When he took PV's reins, there were 6,668 students. Today there are 5,800. Some of his district concerns are dealing with the shrinkage and facing budgeting concerns.
"There are some real uncertainties with Harrisburg. How do we see that you get the great education you deserve," he told the students.
He is proud of PV's heritage. PV has produced two nuclear physicists and leads the county schools in test scores.
Q: "How important is the relationship between the superintendent and the school board?"
Dr. Pullo said that the superintendent is the 10th member of the nine-member school board, which help keep the superintendent on track with goals.
Dr. Arnold said that the school board sets policy and is basically the superintendent's bosses.
Dr. Nye told them that there has got to be chemistry between the two in order to work and he says it wasn't there when he was superintendent. "It takes a lot of working together."
Q: "Where do you see PV in 10 years?"
Dr. Arnold said he sees it continuing to progress and evolve with a leadership role in the county. "It looks like enrollment will continue to shrink over the next few years before it levels out."
Q: One student asked Dr. Arnold if he thought the standardized dress code which is in its second year was legal.
Dr. Arnold said that in the Pennsylvania school code it does allow schools to set standardized dress and it was done to help create a positive educational environment. He added that more and more people are supporting it.

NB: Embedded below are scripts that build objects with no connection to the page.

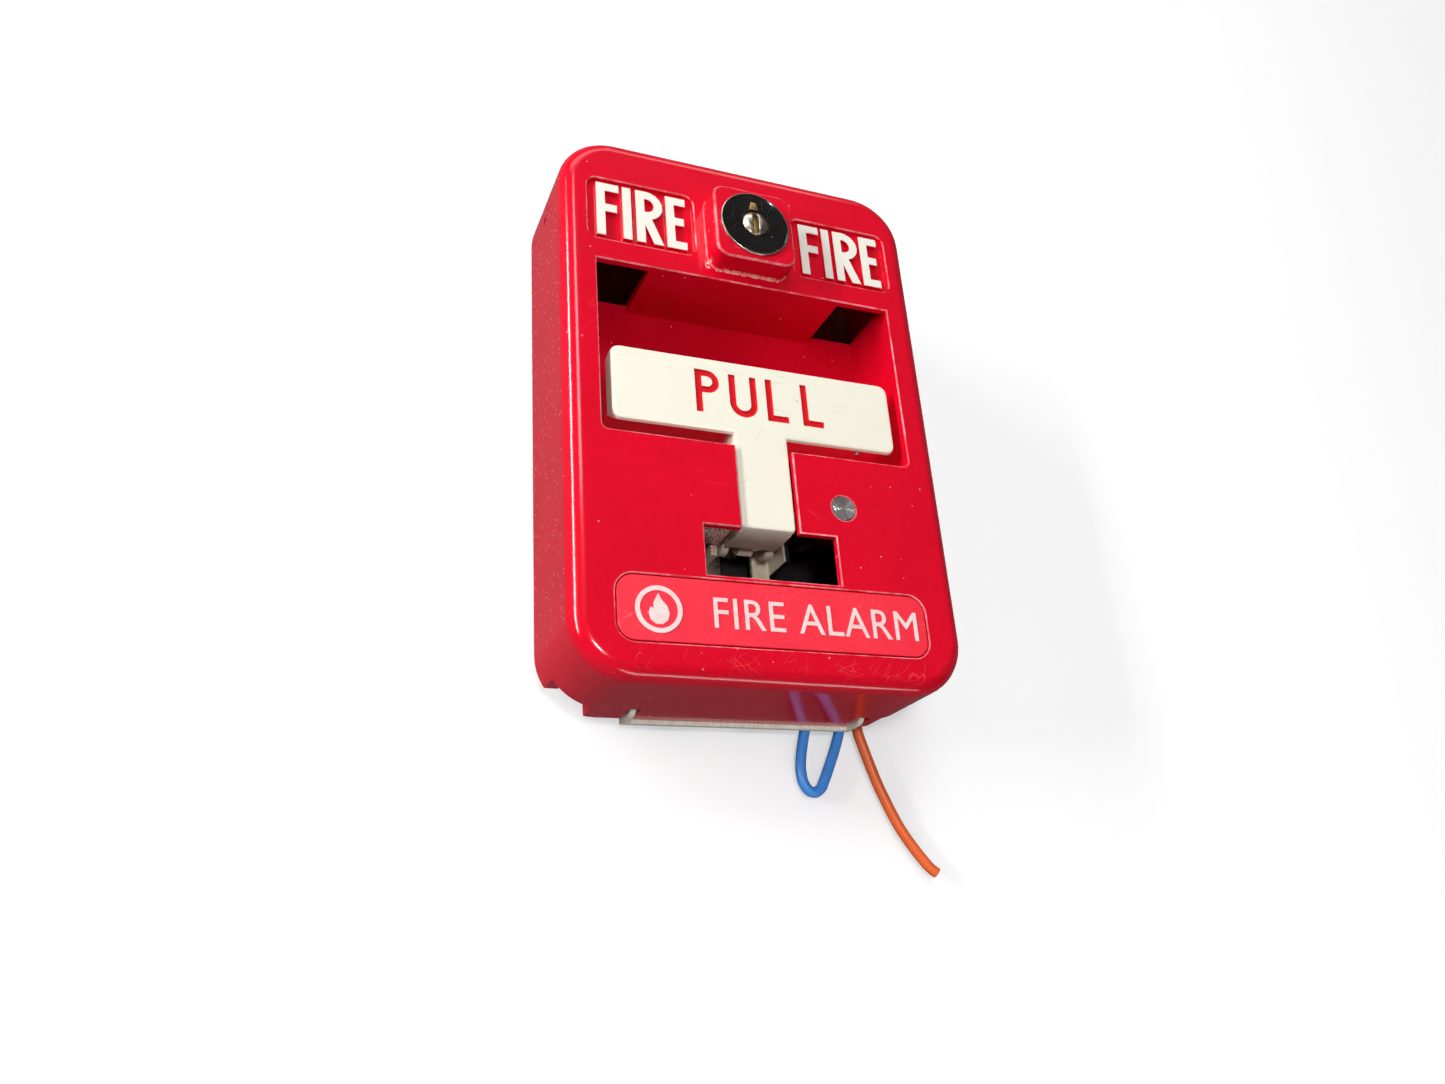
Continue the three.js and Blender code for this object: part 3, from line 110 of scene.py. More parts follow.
def colour_property(name, description, default):
    return FloatVectorProperty(
        name=name, description=description, subtype="COLOR", size=3, min=0, max=1, default=default
    )


def length_property(name, description, default):
    return FloatProperty(
        name=name, description=description, unit="LENGTH", subtype="DISTANCE", min=0, default=default
    )


class PullStationSizes(bpy.types.PropertyGroup):
    wire_diameter: length_property("Wire diameter", "Across a field wire's insulation", 0.0023)
    blue_length: length_property("Blue wire length", "Along the blue loop", 0.0551)
    orange_length: length_property("Orange wire length", "Along the orange tail", 0.0464)
    casting_edge: length_property("Casting edge", "Rounding of the cover's sharp edges", 0.00028)
    word_edge: length_property("Word edge", "Rounding of the raised words", 0.00014)
    sheet_edge: length_property("Sheet edge", "Rounding of cut sheet steel", 0.00012)
    moulded_edge: length_property("Moulded edge", "Rounding of moulded and turned pieces", 0.00018)
    round_steps: IntProperty(name="Round steps", description="Sides of a turned piece", min=24, default=72)


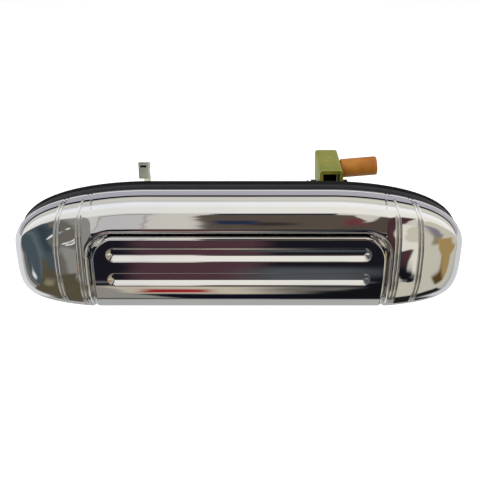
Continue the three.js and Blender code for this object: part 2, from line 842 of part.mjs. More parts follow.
const armEnd = push.y + 7;
add(
  "arm_right",
  armWith((s) => {
    s.lineTo(armEnd - 2.5, armUnder);
    s.quadraticCurveTo(armEnd, armUnder, armEnd, armUnder + 2.5);
    s.lineTo(armEnd, armUnder + 5);
    s.quadraticCurveTo(armEnd, armUnder + 7, armEnd - 2, armUnder + 7);
  }),
  0xc9cbc2,
  0.32,
  1,
);

const hook = {
  y0: lever.y - 6,
  y1: lever.y + 4,
  z0: lever.z + 6.5,
  z1: lever.z + 18.8,
  fall: 3.4,
  wide: 5.3,
  sheet: 1.6,
};
let armLeft = armWith((s) => {
  s.lineTo(hook.y0 - 6, armUnder);
  s.lineTo(hook.y0 + 2, hook.z0 - 3);
  s.lineTo(hook.y1, hook.z0);
  s.lineTo(hook.y0 + 5.5, (hook.z0 + hook.z1) / 2);
  s.lineTo(hook.y1, hook.z1 - hook.fall - 3);
  s.lineTo(hook.y1, hook.z1 - hook.fall);
  s.lineTo(hook.y0, hook.z1);
  s.lineTo(hook.y0, hook.z0 + 3);
  s.lineTo(hook.y0 - 8, armUnder + 7);
});
const hookX = armX - ARM_THICK / 2;
// the folded lip of the hook, with a slot through its top
const lip = polygon([
  [hook.y0, hook.z0 + 3],
  [hook.y0 + hook.sheet, hook.z0 + 3],
  [hook.y0 + hook.sheet, hook.z1 - hook.sheet - 0.9],
  [hook.y1, hook.z1 - hook.fall - hook.sheet],
  [hook.y1, hook.z1 - hook.fall],
  [hook.y0, hook.z1],
]);
armLeft = cut(
  join(armLeft, plateYZ(lip, hookX, hookX + hook.wide)),
  box(hookX + 1.1, hookX + hook.wide - 1.1, hook.y0 - 1, hook.y0 + 3, hook.z1 - 3, hook.z1 - 1.7),
);
add("arm_left", mirrorX(armLeft), 0xd2d4cb, 0.32, 1);

[["left", -1], ["right", 1]].forEach(([side, sign]) => {
  footScrewZ.forEach((z, i) => {
    const y = padRear + CLEAR + 2;
    let screw = turnedY(
      [
        [0, pivot.y - 1.6],
        [0.7, pivot.y - 1.6],
        [1.35, pivot.y - 0.8],
        [1.35, y + 0.1],
        [2.7, y + 0.1],
        [2.6, y + 1],
        [1.9, y + 1.7],
        [0, y + 1.9],
      ],
      sign * footScrewX,
      z,
      12,
    );
    const sx = sign * footScrewX;
    screw = cut(
      screw,
      box(sx - 1.5, sx + 1.5, y + 1, y + 3, z - 0.3, z + 0.3),
      box(sx - 0.3, sx + 0.3, y + 1, y + 3, z - 1.5, z + 1.5),
    );
    add("arm_screw_" + side + "_" + (i + 1), screw, 0xb4b7bb, 0.35, 1);
  });
});

// ---- rubber stops on the towers ----
[["left", -1], ["right", 1]].forEach(([side, sign]) => {
  add(
    "stop_bumper_" + side,
    turnedY(
      [
        [0, towerAt.y - 3.8],
        [2.2, towerAt.y - 3.8],
        [3.1, towerAt.y - 3],
        [3.4, towerAt.y - CLEAR],
        [1.5, towerAt.y - CLEAR],
        [1.5, towerAt.y + 6.1],
        [0.8, towerAt.y + 7],
        [0, towerAt.y + 7],
      ],
      sign * towerAt.x,
      towerAt.z,
      14,
    ),
    0x141416,
    0.9,
  );
});

// ---- lever: folded zinc-plated sheet, open below ----
const leverHalf = LEVER_WIDE / 2;
const webFront = lever.y - 8.5;
const webRear = lever.y + 22;
const webZ0 = lever.z + 14.8;
const webZ1 = webZ0 + 1.4;
const rodAt = { y: lever.y + 12, z: lever.z + 8.6 };

function cheekShape() {
  const s = new THREE.Shape();
  s.moveTo(webFront, webZ0);
  s.lineTo(lever.y - 10, lever.z + 5);
  s.lineTo(push.y + 3, push.z + 3.9);
  s.absarc(push.y, push.z, 4, 1.2, Math.PI * 1.5);
  s.lineTo(lever.y - 8, lever.z - 6.6);
  s.absarc(lever.y, lever.z, 6.6, -Math.PI / 2 - 0.2, -Math.PI / 2 + 0.5);
  s.lineTo(rodAt.y + 5.2, rodAt.z - 6.5);
  s.lineTo(webRear, webZ1 - 4.6);
  s.quadraticCurveTo(webRear + 0.9, webZ1 - 2, webRear - 0.4, webZ1);
  return s;
}

function webShape() {
  const t = LEVER_SHEET;
  return polygon([
    [webFront, webZ0 - t],
    [webRear - 1, webZ1 - t],
    [webRear - 0.4, webZ1 + 0.02],
    [webFront, webZ0 + 0.02],
  ]);
}

const leverLeft = lever.x - leverHalf;
const leverRight = lever.x + leverHalf;
let leverBody = join(
  plateYZ(cheekShape(), leverLeft, leverLeft + LEVER_SHEET, 6),
  plateYZ(cheekShape(), leverRight - LEVER_SHEET, leverRight, 6),
  plateYZ(webShape(), leverLeft, leverRight),
  rodX(4.6, leverLeft, leverRight, lever.y, lever.z),
);
leverBody = cut(
  leverBody,
  rodX(LEVER_PIN_R + RUN, leverLeft - 1, leverRight + 1, lever.y, lever.z),
  rodX(push.r - 0.4 + RUN / 2, leverLeft - 1, leverRight + 1, push.y, push.z, 20),
  rodX(2.5, leverRight - LEVER_SHEET - 1, leverRight + 1, rodAt.y, rodAt.z, 20),
);
// round over the folds of the web
const foldR = 1.6;
const fold = new THREE.Shape();
fold.moveTo(leverLeft - 1, 40);
fold.lineTo(leverLeft - 1, -40);
fold.lineTo(leverLeft, -40);
fold.lineTo(leverLeft, -foldR);
fold.absarc(leverLeft + foldR, -foldR, foldR, Math.PI, Math.PI / 2, true);
fold.lineTo(leverRight - foldR, 0);
fold.absarc(leverRight - foldR, -foldR, foldR, Math.PI / 2, 0, true);
fold.lineTo(leverRight, -40);
fold.lineTo(leverRight + 1, -40);
fold.lineTo(leverRight + 1, 40);
const foldTilt = Math.atan2(webZ1 - webZ0, webRear - 0.4 - webFront);
const foldCut = new THREE.ExtrudeGeometry(fold, { depth: 40, bevelEnabled: false, curveSegments: 5 });
foldCut.rotateX(Math.PI / 2);
foldCut.rotateX(foldTilt);
const run = 38;
foldCut.translate(0, webFront + run * Math.cos(foldTilt), webZ0 + run * Math.sin(foldTilt));
leverBody = cut(leverBody, solid(foldCut));
// the hole for the return spring's leg
const legHole = { y: lever.y + 7.4, z: lever.z + 2.2 };
leverBody = cut(
  leverBody,
  rodX(1, leverLeft - 1, leverLeft + LEVER_SHEET + 1, legHole.y, legHole.z, 14),
);
add("lever", leverBody, 0xa3a653, 0.38, 0.9);

// ---- pin that the right arm pushes on ----
add(
  "push_pin",
  turnedX(
    [
      [0, leverLeft - 0.7],
      [2.4, leverLeft - 0.7],
      [2.4, leverLeft - 0.05],
      [push.r - 0.4, leverLeft - 0.05],
      [push.r - 0.4, leverLeft + LEVER_SHEET + 0.1],
      [push.r, leverLeft + LEVER_SHEET + 0.1],
      [push.r, leverRight - LEVER_SHEET - 0.1],
      [push.r - 0.4, leverRight - LEVER_SHEET - 0.1],
      [push.r - 0.4, leverRight + 0.05],
      [2.4, leverRight + 0.05],
      [2.4, leverRight + 0.7],
      [0, leverRight + 0.7],
    ],
    push.y,
    push.z,
    20,
  ),
  0xa7aaae,
  0.35,
  1,
);

// ---- lever pin, its clip and the return spring ----
const pinStart = earLeft - 9.2;
const pinGroove = earRight + earThick + 0.4;
add(
  "lever_pin",
  turnedX(
    [
      [0, pinStart - 1.4],
      [4, pinStart - 1.4],
      [4.2, pinStart - 1],
      [4.2, pinStart],
      [LEVER_PIN_R, pinStart],
      [LEVER_PIN_R, pinGroove],
      [LEVER_PIN_R - 0.5, pinGroove],
      [LEVER_PIN_R - 0.5, pinGroove + 0.9],
      [LEVER_PIN_R, pinGroove + 0.9],
      [LEVER_PIN_R, pinGroove + 1.7],
      [LEVER_PIN_R - 0.4, pinGroove + 2.1],
      [0, pinGroove + 2.1],
    ],
    lever.y,
    lever.z,
  ),
  0xb4b7bb,
  0.3,
  1,
);
add("lever_pin_clip", eClip(pinGroove + 0.1, LEVER_PIN_R - 0.44, 4.6, lever.y, lever.z), 0x8d9094, 0.35, 1);

const leverCoil = { r: 3.9, wire: 0.6, pitch: 1.55 };
const leverTurns = 3.9;
const coilX = earLeft - 4.6;
const endAngle = Math.PI / 2 + leverTurns * Math.PI * 2;
const endX = coilX + (leverTurns * leverCoil.pitch) / 2;
const toHole = leverLeft + LEVER_SHEET + 0.6 - endX;
add(
  "lever_spring",
  torsionSpring(
    leverCoil,
    coilX,
    lever.y,
    lever.z,
    1,
    {
      angle: Math.PI / 2,
      leg: [
        [0, ledge.y - 2, lever.z + leverCoil.r],
        [0, ledge.y + 6, lever.z + leverCoil.r],
      ],
    },
    {
      leg: [
        [0.1, lever.y + 6.6, lever.z + 3.2],
        [1.1, legHole.y, legHole.z],
        [toHole * 0.55, legHole.y, legHole.z],
        [toHole, legHole.y, legHole.z],
      ],
    },
    leverTurns,
  ),
  0x9a9da2,
  0.3,
  1,
);

// ---- rod clip: moulded bush that takes the latch rod ----
const clipTilt = THREE.MathUtils.degToRad(5);
const clipStart = 0.5;
const clipLathe = turned(
  [
    [0, -LEVER_SHEET - 1.6],
    [1.7, -LEVER_SHEET - 1.6],
    [2.2, -LEVER_SHEET - 0.5],
    [1.9, -LEVER_SHEET - 0.3],
    [1.9, clipStart],
    [3.4, clipStart],
    [3.4, clipStart + 0.4],
    [ROD_CLIP_R, clipStart + 0.8],
    [ROD_CLIP_R, ROD_CLIP_LONG + clipStart - 0.6],
    [ROD_CLIP_R - 0.6, ROD_CLIP_LONG + clipStart],
    [0, ROD_CLIP_LONG + clipStart],
  ],
  24,
);
clipLathe.rotateZ(-Math.PI / 2);
let rodClip = solid(clipLathe);
// the channel for the rod, a slot into it and a cored end
const channelR = 1.6;
const channelX = clipStart + ROD_CLIP_LONG * 0.46;
const channel = new THREE.CylinderGeometry(channelR, channelR, ROD_CLIP_R * 6, 16);
channel.translate(channelX, 0, 0);
rodClip = cut(
  rodClip,
  solid(channel),
  box(channelX - 0.9, channelX + 0.9, 0, ROD_CLIP_R + 3, -1.1, 1.1),
  rodX(ROD_CLIP_R / 2, ROD_CLIP_LONG - 4, ROD_CLIP_LONG + 3, 0, 0, 16),
);
const clipPlace = new THREE.Matrix4()
  .makeRotationY(-clipTilt)
  .setPosition(leverRight, rodAt.y, rodAt.z);
rodClip = rodClip.transform(clipPlace.elements);
add("rod_clip", rodClip, 0xa5682a, 0.45);

// ---- studs, nuts, washers and bezel screws ----
const skinThick = 1;
[["left", -1], ["right", 1]].forEach(([side, sign]) => {
  const x = sign * studAt.x;
  add(
    "stud_" + side,
    turnedY(
      [
        [0, plateFront - 2.4],
        [5.2, plateFront - 2.4],
        [5.6, plateFront - 2],
        [5.6, plateFront - 0.15],
        [studR, plateFront - 0.15],
        [studR, 15],
        [2.4, 15.8],
        [0, 15.8],
      ],
      x,
      studAt.z,
    ),
    0xc0c2c0,
    0.35,
    1,
  );
  const washer = cut(
    rodY(9, skinThick + 0.1, skinThick + 1.4, x, studAt.z, 32),
    rodY(studR + CLEAR, skinThick - 1, skinThick + 2, x, studAt.z, 24),
  );
  add("washer_" + side, washer, 0xb0b3b6, 0.4, 1);
  const hex = new THREE.CylinderGeometry(5.75, 5.75, 5, 6);
  hex.translate(x, skinThick + 1.6 + 1 + 2.5, studAt.z);
  const flange = new THREE.CylinderGeometry(5.2, 7, 1.6, 32);
  flange.translate(x, skinThick + 1.6 + 0.8, studAt.z);
  const nut = cut(
    join(solid(hex), solid(flange)),
    rodY(studR + RUN, 0, 14, x, studAt.z, 24),
  );
  add("nut_" + side, nut, 0xa9a14f, 0.4, 0.9);
});

[["left", -1], ["right", 1]].forEach(([side, sign]) => {
  screwAt.forEach(([sx, z], i) => {
    const x = sign * sx;
    const head = plateRear + 0.1;
    let screw = turnedY(
      [
        [0, screwTip],
        [0.8, screwTip],
        [1.75, screwTip + 1.8],
        [1.75, head],
        [3.7, head],
        [3.6, head + 1.1],
        [2.6, head + 2.1],
        [0, head + 2.4],
      ],
      x,
      z,
      14,
    );
    screw = cut(
      screw,
      box(x - 1.9, x + 1.9, head + 1.2, head + 4, z - 0.35, z + 0.35),
      box(x - 0.35, x + 0.35, head + 1.2, head + 4, z - 1.9, z + 1.9),
    );
    add("bezel_screw_" + side + "_" + (i + 1), screw, 0x3a3c40, 0.45, 1);
  });
});

export default group;
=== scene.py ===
import json
import math
import bpy
import bmesh
import numpy as np
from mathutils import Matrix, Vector


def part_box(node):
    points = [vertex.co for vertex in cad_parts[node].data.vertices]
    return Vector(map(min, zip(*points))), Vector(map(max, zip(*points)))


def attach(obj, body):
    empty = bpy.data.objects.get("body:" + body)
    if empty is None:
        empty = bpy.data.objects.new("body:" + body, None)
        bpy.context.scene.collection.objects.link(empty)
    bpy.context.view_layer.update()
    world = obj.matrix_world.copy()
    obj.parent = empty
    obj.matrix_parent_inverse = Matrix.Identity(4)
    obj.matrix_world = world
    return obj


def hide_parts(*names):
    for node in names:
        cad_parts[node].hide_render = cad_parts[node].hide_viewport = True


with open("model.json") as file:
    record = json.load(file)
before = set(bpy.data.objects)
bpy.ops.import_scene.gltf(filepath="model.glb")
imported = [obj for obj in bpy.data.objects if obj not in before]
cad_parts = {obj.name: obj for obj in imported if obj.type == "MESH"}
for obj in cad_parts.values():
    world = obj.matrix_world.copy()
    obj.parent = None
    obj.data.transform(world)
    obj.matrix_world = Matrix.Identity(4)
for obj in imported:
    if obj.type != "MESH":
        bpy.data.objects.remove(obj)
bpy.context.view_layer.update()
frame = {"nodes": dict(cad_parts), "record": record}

scene = bpy.context.scene
mm = 0.001


def corners(node):
    low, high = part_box(node)
    return [v / mm for v in low], [v / mm for v in high]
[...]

Dr. Nye said that when he was superintendent, it was the Student Council that developed the dress code and enforced it.
Dr. Pullo said that the idea of a standardized dress code came up about two or three times while he was superintendent and whenever they conducted surveys, the results always came back in support of it.
Q: "Why can we have money for a new basketball scoreboard in the gym and a new football field and not for new lockers and cafeteria?"
Dr. Arnold replied that it was hard to know what a score is when there's no scoreboard and there was quite a bit of money donated for the scoreboard. As for the artificial turf on the football field, he explained that most of the money for it came from grants and donations.
Q: "What do you think of use of technology in the classroom?"
Dr. Pullo: "It's critical. Technology is here to stay."
Dr. Nye: "I saw technology begin as nothing. Today, technology advances so fast. You have to be a technological student today. Take advice from an old guy-stay with it."
Dr. Arnold: Technology is obviously here to stay. It's a challenge to keep a handle on it."
Q: "How do you choose which classes get funded or cut?"
Dr. Pullo: "Low enrollment and don't meet criteria."
Dr. Arnold: You defer to the principals and superintendent of curriculum."
Q: "Has PV ever been a leader?"
Dr. Arnold: "We're the first school in the county to have a Cyber Academy."
Mr. Gress thanked all the students and members of the panel.
Later the superintendents and past school board directors were guests of honor at a reception.